El éxtasis de entrar en un laberinto de espejos, y el ejercicio de poder maravilloso que significa que un narrador te sepa conducir a esa perdición sin trampas, diciéndote desde un principio adónde vas, a ninguna parte esencialmente, si lo que te preocupaba era encontrar una dirección prestablecida en el mundo superfluo de la sociología y las noticias, eso que se llama el "pacto de realidad" con un escritor, eso con Paul Auster alcanzaba nivel Dios.

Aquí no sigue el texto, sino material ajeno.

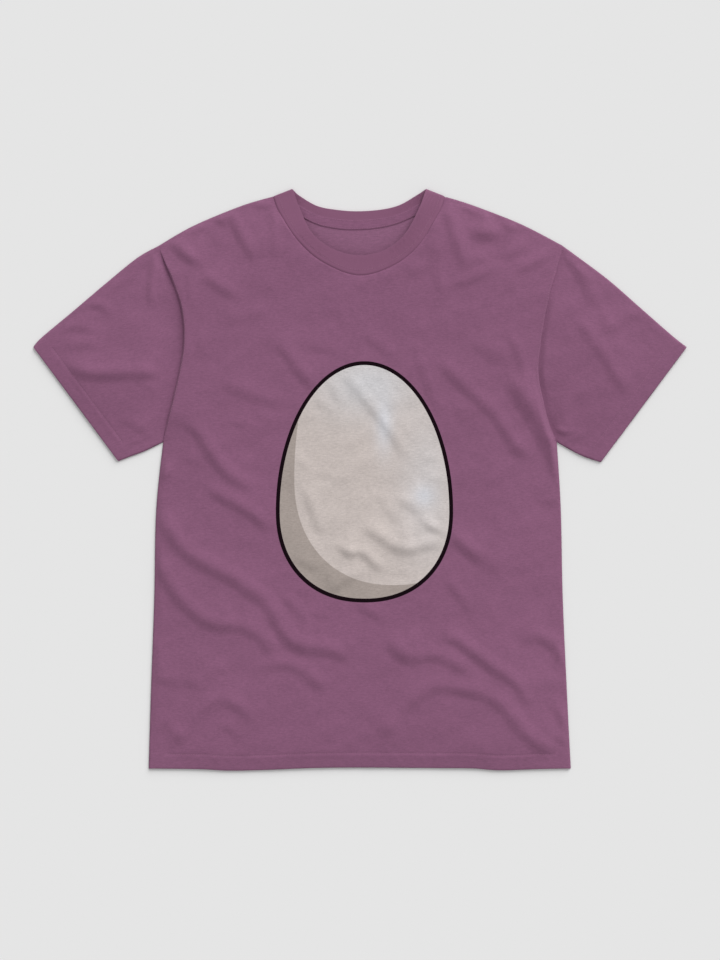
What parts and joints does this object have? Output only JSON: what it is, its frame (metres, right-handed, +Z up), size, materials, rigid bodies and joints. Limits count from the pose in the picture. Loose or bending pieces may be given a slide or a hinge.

Cierto sentido verdadero (un sentido) del escritor, del arte, para mí está en la maraña de sus historias siempre "necesarias" dentro de otras digresiones imaginarias. Más que una técnica de matrioskas, creo que asistía al encuentro con la necesidad máxima, que no es algo que tenga mucho que ver con la verdad, como sí con la plenitud. Ficciones fundadas en la inevitable derivación de un relato a otro, me han dejado paradójicamente con un dolor y una nostalgia por la vida íntima, con una sensación de haber estado más cerca de conocer la vida real (mi versión de esa cosa), con el sentido (un sentido) de vivir para la Nada, cuando todo adquiere más un peso y un sabor específico.
Es cuando las pequeñas pérdidas humanas, nuestras diminutas tragedias en medio del universo, se pueden equiparar a la letra pequeña y a los trágicos mitos sobre el origen y el fin de la Humanidad. Cuando el juego de la imaginación, el gusto de jugar por jugar, resulta la mejor condensación posible de todo lo que hayamos vivido o imaginado vivir.
Hay en todo esto algo tal vez más jodidamente personal. Por ejemplo, la esperanza de poder reencontrarme algún día con mi padre, que fue "el padre" del cine (dueño de la casa de madera de los estrenos domingueros) en el pequeño pueblo de Ceballos donde nací y lo enterramos, quizás con esa misma esperanza disfruté lleno de humedad el viaje a descubrir que la estrella del cine mudo, Hector Mann, estaba vivo de verdad, oculto en un rancho de Nuevo México, y quería conocerme, por ser uno de los pocos o el único que en el mundo aún se acordaba de sus películas, para dejarme llevar por el cine dentro del cine sin salir de esa escritura que es la vida misma.
Recomiendo, hay que requeteleerse El palacio de la luna y El libro de las ilusiones. Hay que jubilarse muy joven entre las matas y los bichos del Central Park de Nueva York.
Gracias, Paul.
Gracias a ti, la cierva blanca de la Libertad, esa apariencia detrás de la que sigo perdiéndome, otra vez la he visto pasar.